University starts next Monday, and that leaves me with a week of panic and resentment to work through before dropping the panic for flavourless tension and, hopefully, exchanging the resentment for the same kind of thought-provoking intellectual investment that I found last semester. Honours has been great thus far, and while I do regret not having pushed myself to use my holiday time more productively (as always), I am excited to spend another four-ish months doing things that I like that aren’t “writing”, by which I have meant for the past 4 months “thinking about how I should be writing and that I would also enjoy it and then not doing it, ever”.
I don’t have anything to add to this. This is how it’s been since I started studying; I’m not used to having anything but free time, even though for the past 6 years my supply of free time has diminished due to having obligations to actually pass the papers I’m studying and shit. It still feels like a temporary thing, a phase that will pass me by and I’ll be back to normal where I just sit around all day doing – or not doing – whatever the fuck I feel like. Throw in the fact that “whatever I feel like” often involved lying in my room feeling apathetic about everything due to having pretty severe depression as a teenager, and then less severe depression but just as acute anxiety as a younger adult, and basically I am not set up very well to take advantage of this “free time” I keep referencing, a half-mythical fantasy that I have never bothered to investigate very heavily.
It’s all about risk-taking. I’ve been saying that for the past little while; I’ve been yammering on about it in my last few posts, and it’s just not enough. I wish I had had a full, fulfilling summer break, and instead I’m left with memories of wanting to do things and either not being able to do them or avoiding even trying. Again, nothing much has changed.
I believe I said this before the start of last semester too, but I guess it’s no less true now: free time basically doesn’t exist. You have to create it. And paradoxically, the way you do that is by doing more, not less. You don’t stock up on free time to fall back on during the dry season; it’s there and then it’s gone. I mean I say I wish I had more free time as I’m writing on my writing blog, during my free time. That’s how ridiculous the concept of free time as some kind of liberating resource is.
The thing I’ve learnt is that I only make judgments about how much time I have in retrospect, when I’ve spent it on something and look back to remember it. Especially if it’s difficult and crammed; the more you do, the longer life seems to be.

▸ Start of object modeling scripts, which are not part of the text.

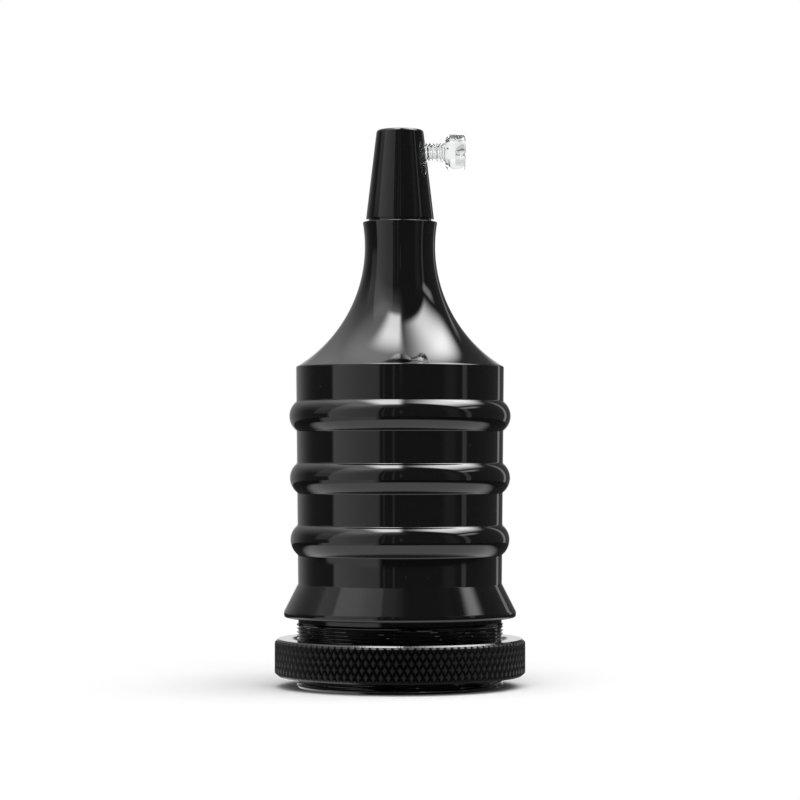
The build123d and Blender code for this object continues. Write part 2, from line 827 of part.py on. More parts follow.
with BuildPart() as neutral_terminal:
    add(terminal_block(-block_offset))
neutral_terminal.part.label = "neutral_terminal"
export_step(neutral_terminal.part, "parts/neutral_terminal.step")

with BuildPart() as live_screw:
    with Locations((0, block_offset)):
        add(screw_form)
live_screw.part.label = "live_screw"
export_step(live_screw.part, "parts/live_screw.step")

with BuildPart() as neutral_screw:
    with Locations((0, -block_offset)):
        add(screw_form)
neutral_screw.part.label = "neutral_screw"
export_step(neutral_screw.part, "parts/neutral_screw.step")

# Earth clamp: loose square plate under a screw in the bridge's strap
with BuildPart() as earth_plate:
    with BuildSketch(Plane.XY.offset(strap_top)):
        with Locations((earth_offset, 0)):
            RectangleRounded(earth_plate_side, earth_plate_side, block_edge)
            Circle(terminal_screw_radius + hole_clearance, mode=Mode.SUBTRACT)
    extrude(amount=earth_plate_thickness)
earth_plate.part.label = "earth_plate"
export_step(earth_plate.part, "parts/earth_plate.step")

with BuildPart() as earth_screw:
    earth_form = slotted_screw(
        strap_height - earth_screw_reach,
        terminal_screw_radius,
        strap_top + earth_plate_thickness + earth_screw_stand,
        terminal_head_radius,
        terminal_head,
    )
    with Locations((earth_offset, 0)):
        add(earth_form)
earth_screw.part.label = "earth_screw"
export_step(earth_screw.part, "parts/earth_screw.step")
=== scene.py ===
"""Looks of the pendant lamp holder: turned, knurled and threaded meshes, finishes and a small studio."""

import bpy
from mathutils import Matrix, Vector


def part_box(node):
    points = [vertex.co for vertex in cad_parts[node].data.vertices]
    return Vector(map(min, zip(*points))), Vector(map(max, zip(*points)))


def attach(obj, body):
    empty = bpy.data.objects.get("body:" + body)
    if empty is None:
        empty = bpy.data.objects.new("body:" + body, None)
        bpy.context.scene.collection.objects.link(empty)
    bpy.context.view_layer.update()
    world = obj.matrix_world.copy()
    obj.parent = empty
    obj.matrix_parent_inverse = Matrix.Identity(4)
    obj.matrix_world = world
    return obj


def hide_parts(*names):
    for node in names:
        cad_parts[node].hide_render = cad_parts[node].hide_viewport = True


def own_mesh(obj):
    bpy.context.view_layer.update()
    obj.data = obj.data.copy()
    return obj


bl_info = {
    "name": "Lamp Holder",
    "version": (1, 0, 0),
    "blender": (4, 5, 0),
    "location": "View3D > Sidebar > Lamp Holder",
    "description": "Builds the fine meshes, finishes and studio of a pendant lamp holder",
    "category": "Add Mesh",
}

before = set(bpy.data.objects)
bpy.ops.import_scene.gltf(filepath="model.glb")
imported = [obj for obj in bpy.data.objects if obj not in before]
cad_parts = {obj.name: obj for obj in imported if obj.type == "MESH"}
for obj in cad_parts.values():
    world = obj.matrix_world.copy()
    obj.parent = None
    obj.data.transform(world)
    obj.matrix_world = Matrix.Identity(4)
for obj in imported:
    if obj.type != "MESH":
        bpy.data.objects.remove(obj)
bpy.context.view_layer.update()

from math import atan2, ceil, copysign, cos, pi, radians, sin, sqrt, tan

import bpy
from bpy.props import FloatProperty, FloatVectorProperty, IntProperty, PointerProperty
from mathutils import Matrix, Vector


# Sizes and colours that a user may change

class ShellSizes(bpy.types.PropertyGroup):
    """Sizes of the turned shell, heights from the end of its skirt."""
    cavity_radius: FloatProperty(
        name="Cavity radius", description="Inside of the shell", default=0.0185, unit="LENGTH")
    skirt_radius: FloatProperty(
        name="Skirt radius", description="Crest of the shade thread", default=0.02035, unit="LENGTH")
    skirt_edge: FloatProperty(
        name="Skirt edge", description="Chamfer at the end of the skirt", default=0.0004, unit="LENGTH")
    undercut_radius: FloatProperty(
        name="Undercut radius", description="Plain band over the thread", default=0.02005, unit="LENGTH")
    undercut_height: FloatProperty(
        name="Undercut height", description="Height of the plain band", default=0.0013, unit="LENGTH")
    thread_pitch: FloatProperty(
        name="Shade thread pitch", description="Rise of the shade thread in one turn", default=0.0007,
        unit="LENGTH")
    thread_depth: FloatProperty(
        name="Shade thread depth", description="Depth of the shade thread", default=0.00038, unit="LENGTH")
    lip_height: FloatProperty(
        name="Lip height", description="Height of the lip's lower face", default=0.0137, unit="LENGTH")
    lip_radius: FloatProperty(
        name="Lip radius", description="Widest edge over the shade", default=0.02287, unit="LENGTH")
    lip_rim: FloatProperty(
        name="Lip rim", description="Straight rim of the lip", default=0.0012, unit="LENGTH")
    lip_round: FloatProperty(
        name="Lip round", description="Round under the lip", default=0.00055, unit="LENGTH")
    flare_top: FloatProperty(
        name="Flare top", description="Height where the flare meets the body", default=0.0203, unit="LENGTH")
    body_base_radius: FloatProperty(
        name="Body base radius", description="Body just over the flare", default=0.02013, unit="LENGTH")
    body_top_radius: FloatProperty(
        name="Body top radius", description="Body at the shoulder", default=0.02055, unit="LENGTH")
    shoulder_height: FloatProperty(
        name="Shoulder height", description="Where the bell starts", default=0.06305, unit="LENGTH")
    first_bead: FloatProperty(
        name="First bead", description="Height of the lowest bead's middle", default=0.02895, unit="LENGTH")
    bead_pitch: FloatProperty(
        name="Bead pitch", description="Distance between two beads", default=0.01218, unit="LENGTH")
    bead_width: FloatProperty(
        name="Bead width", description="Height of one bead", default=0.0059, unit="LENGTH")
    bead_swell: FloatProperty(
        name="Bead swell", description="How far a bead stands proud", default=0.00142, unit="LENGTH")
    bead_count: IntProperty(
        name="Beads", description="Number of turned beads", default=3, min=1, max=4)
    waist_radius: FloatProperty(
        name="Waist radius", description="Narrowest place of the neck", default=0.00697, unit="LENGTH")
    waist_height: FloatProperty(
        name="Waist height", description="Height of the narrowest place", default=0.08685, unit="LENGTH")
    rim_height: FloatProperty(
        name="Rim height", description="Top face of the neck", default=0.0917, unit="LENGTH")
    neck_bore_radius: FloatProperty(
        name="Neck bore radius", description="Hole for the threaded tube", default=0.0051, unit="LENGTH")
    bell_wall: FloatProperty(
        name="Bell wall", description="Wall of the bell", default=0.0022, unit="LENGTH")
    nut_seat_radius: FloatProperty(
        name="Nut seat radius", description="Flat seat inside the neck", default=0.009, unit="LENGTH")


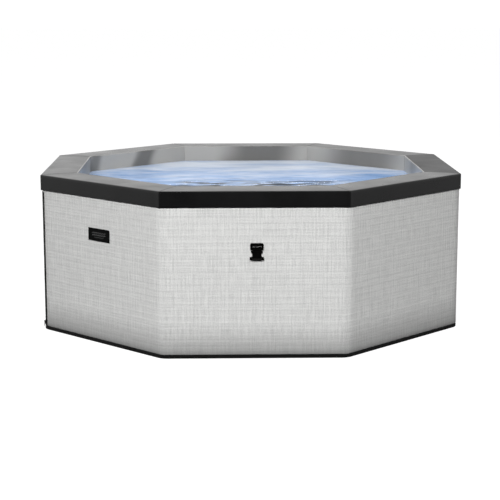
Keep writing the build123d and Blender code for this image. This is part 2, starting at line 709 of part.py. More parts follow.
def control_board():
    """Board on four posts, with a transformer, relays and terminals."""
    board = block(-190, -50, 824, 826, 372, 478)
    for x, z in ((-182, 380), (-58, 380), (-182, 470), (-58, 470)):
        board += rod_y(x, CASE_IN + GAP, 825, z, 4)
    board += block(-180, -138, 825, 860, 385, 425)
    for k in range(3):
        board += block(-128 + 24 * k, -110 + 24 * k, 825, 842, 384, 410)
    board += block(-176, -64, 825, 838, 452, 466)
    return board + block(-125, -100, 825, 831, 422, 442)


def cable_gland():
    """Gland for the supply cable: thread through the strip, hexagon and domed nut."""
    x, z = GLAND_X, GLAND_Z
    body = rod_y(x, FLANGE_FACE - 14, FLANGE_FACE + 1, z, GLAND_HOLE_R - 0.2)
    body += hex_nut(x, FLANGE_FACE + 0.2, 3.4, z, 23, 5)
    dome = rod_y(x, FLANGE_FACE + 3, FLANGE_FACE + 9.6, z, 10)
    body += fillet(dome.edges().group_by(Axis.Y)[-1], 3)
    return body - rod_y(x, FLANGE_FACE - 15, FLANGE_FACE + 12, z, CABLE_R)


def hose(points, bend_radius, outer, inner):
    """Hose along straight runs joined by one bend."""
    path = FilletPolyline(*points, radius=bend_radius)
    section = Plane(path @ 0, z_dir=path % 0) * (Circle(outer) - Circle(inner))
    return sweep(section, path=path)


def hoses():
    """Suction hose, two short couplings and the blower's air hose."""
    x, z, _ = SUCTION
    suction = hose([(-40, PUMP_Y, PUMP_Z), (x, PUMP_Y, PUMP_Z), (x, CASE_IN + 16, z)], 24, 19.5, 16.2)
    pressure = rod_z(PRESSURE_X, PRESSURE_Y, PUMP_Z + 60, PUMP_Z + 82, 16)
    pressure -= rod_z(PRESSURE_X, PRESSURE_Y, PUMP_Z + 59, PUMP_Z + 83, PORT_R + 0.2)
    back = rod_y(RETURN[0], CASE_IN + 16, CASE_IN + 41, HEATER_Z, 16)
    back -= rod_y(RETURN[0], CASE_IN + 15, CASE_IN + 42, HEATER_Z, PORT_R + 0.2)
    air_x, air_z, _ = AIR
    air = hose(
        [(air_x, PUMP_Y, BLOWER_Z - 53), (air_x, PUMP_Y, air_z), (air_x, CASE_IN + 12, air_z)], 26, 14, 11.7
    )
    return suction, pressure, back, air


# Control panel


def button_places():
    """Each button's name and middle, in a row on the panel."""
    first = PANEL_X - PANEL_SIZE[0] / 2 + 22
    return {name: first + BUTTON_PITCH * k for k, name in enumerate(BUTTON_NAMES)}


def control_panel():
    """Panel on the back wall, with a display window and a well for each button."""
    width, height = PANEL_SIZE
    back = WALL_FACE + GAP
    x0, x1 = PANEL_X - width / 2, PANEL_X + width / 2
    panel = block(x0, x1, back, PANEL_FACE, PANEL_Z - height / 2, PANEL_Z + height / 2)
    panel = fillet(panel.edges().filter_by(Axis.Y), 10)
    panel = fillet(panel.faces().sort_by(Axis.Y)[-1].edges(), 1.5)
    for x in button_places().values():
        panel -= rod_y(x, PANEL_FACE - 4.5, PANEL_FACE + 1, PANEL_Z, BUTTON_R + 0.1)
    return panel - block(x1 - 92, x1 - 14, PANEL_FACE - 1, PANEL_FACE + 1, PANEL_Z - 19, PANEL_Z + 19)


def button(x):
    """Round button that stands just proud of the panel and travels 1.2 mm."""
    cap = rod_y(x, PANEL_FACE - 3, PANEL_FACE + 1.6, PANEL_Z, BUTTON_R)
    return fillet(cap.edges().group_by(Axis.Y)[-1], 1)


def main():
    os.makedirs("parts", exist_ok=True)
    write("ground_mat", ground_mat())
    write("floor_foam", floor_foam())
    write("liner", liner())
    write("outer_jacket", outer_jacket())
    boards = {name: wall_board(angle) for name, angle in SIDES.items() if name != "back"}
    boards["back_left"] -= drain_hole()
    write("wall_boards", *boards.values())
    write("wall_board_back", wall_board_back())
    write("rim_cover", rim_cover())
    for name, angle in SIDES.items():
        write(f"rim_pad_{name}", rim_pad(angle))
    write("zip_tape", *zip_tape())
    write("zip_slider", zip_slider())
    write("zip_pull", zip_pull())
    write("badge", badge())
    write("buckle_webbing", *[on_buckle(webbing(), side) for side in BUCKLE_SIDES])
    write("buckle_sockets", *[on_buckle(socket(), side) for side in BUCKLE_SIDES])
    for side in BUCKLE_SIDES:
        write(f"buckle_plug_{side}", on_buckle(plug(), side))
        write(f"buckle_prong_{side}_a", on_buckle(prong(1), side))
        write(f"buckle_prong_{side}_b", on_buckle(prong(-1), side))
    write("bubble_channel", *bubble_channel(), air_elbow())
    write("suction_fitting", suction_fitting())
    write("return_fitting", return_fitting())
    write("fitting_gaskets", *fitting_gaskets())
    write("fitting_nuts", *fitting_nuts())
    write("filter_cap", filter_cap())
    write("filter_cartridge", filter_cartridge())
    write("drain_valve", drain_valve())
    write("drain_cap", drain_cap())
    write("equipment_case", equipment_case())
    write("service_door", service_door())
    write("hinge_pins", *hinge_pins())
    write("door_latch", door_latch())
    write("pump_motor", pump_motor())
    write("pump_housing", pump_housing())
    write("pump_rotor", pump_rotor())
    write("heater", heater())
    write("blower_housing", blower_housing())
    write("blower_fan", blower_fan())
    write("control_board", control_board())
    write("cable_gland", cable_gland())
    write("hoses", *hoses())
    write("control_panel", control_panel())
    for name, x in button_places().items():
        write(f"button_{name}", button(x))


main()
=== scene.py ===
"""Looks of the eight-sided foam-walled hot tub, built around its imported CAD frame.

Metres, in the CAD frame: the origin is on the ground at the middle of the tub, +Z is up, the front wall
faces -Y and the equipment bay faces +Y. Soft skins are swept round the octagon from a profile of
(distance from the middle, height), so every piece keeps the mitred corners of the real one.
"""

import json
import math
import random

import bmesh
import bpy
from mathutils import Matrix, Vector, noise


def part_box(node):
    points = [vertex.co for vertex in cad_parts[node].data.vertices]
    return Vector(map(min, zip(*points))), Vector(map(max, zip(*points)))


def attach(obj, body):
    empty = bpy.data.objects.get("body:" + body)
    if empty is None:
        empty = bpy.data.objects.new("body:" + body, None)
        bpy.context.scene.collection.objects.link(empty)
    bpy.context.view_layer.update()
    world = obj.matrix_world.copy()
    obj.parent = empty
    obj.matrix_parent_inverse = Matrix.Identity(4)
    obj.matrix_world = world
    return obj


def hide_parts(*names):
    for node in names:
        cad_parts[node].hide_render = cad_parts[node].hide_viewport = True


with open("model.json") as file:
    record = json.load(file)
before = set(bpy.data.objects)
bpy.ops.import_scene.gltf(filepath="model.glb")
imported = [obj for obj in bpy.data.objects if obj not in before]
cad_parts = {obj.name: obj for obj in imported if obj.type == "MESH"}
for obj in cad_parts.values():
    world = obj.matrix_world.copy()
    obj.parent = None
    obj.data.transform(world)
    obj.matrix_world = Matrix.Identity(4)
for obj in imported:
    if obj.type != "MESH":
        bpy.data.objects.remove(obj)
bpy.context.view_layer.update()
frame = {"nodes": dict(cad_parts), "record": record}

MM = 0.001
SIDES = 8
HALF_ANGLE = math.pi / SIDES
SIDE_NAMES = ("right", "back_right", "back", "back_left", "left", "front_left", "front", "front_right")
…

So this means I’ll be working on my creative stuff during semester, obviously. It also means that all of those Other Things I didn’t make myself do over the break will also get done during semester. I essentially want to make it so that I have no free time, ever, and it’s going to take a lot of discipline, and honestly I don’t think that I can do it. But I know that it’s what needs to happen if I’m ever going to feel like I’m capable of the things I want to be capable of.
It’s all about risk-taking. And the thing about risks is that they don’t matter until you take them.
I’ve had a lot of fancy ideas about how to manage myself, lots of esoteric psychobable deployed in the service of rationalising my labyrinthine procrastination habits, when it’s really just about anxiety. I’m afraid that I can’t live up to my own expectations, the expectations I think other people have of me, of everybody. I’m afraid that I don’t measure up. I’m afraid I’ll write something in a first draft that makes me a horrible person because if people read it they would be hurt by it, and that’s the same thing as them actually reading it. I’m afraid that I’ll never do anything I set my mind to and will live and die an absolute failure of a human being. I have been afraid of these things since I was 15.
And it’s all very well to say “Enough is enough”, but if you don’t do anything about it, you’re lying. If you can’t do anything about it, well, that’s another story, but so often the things we can’t do are the things we just don’t believe in ourselves to do. So I’ve gotta take a risk and do these things I don’t believe I can do, so that empirical evidence will get me to start believing.
And accountability is also good, so I thus announce that tonight I shall write the first chapter of my ridiculous vampire political thriller, where the only dialogue I have in mind is really offensive and presumptuous and I would want to punch the author if I ever read it, and I’m going to write exactly that. And now that I have put that statement of intent into writing, I am obligated to do it. Otherwise there will be consequences. Very serious consequences. Seriously.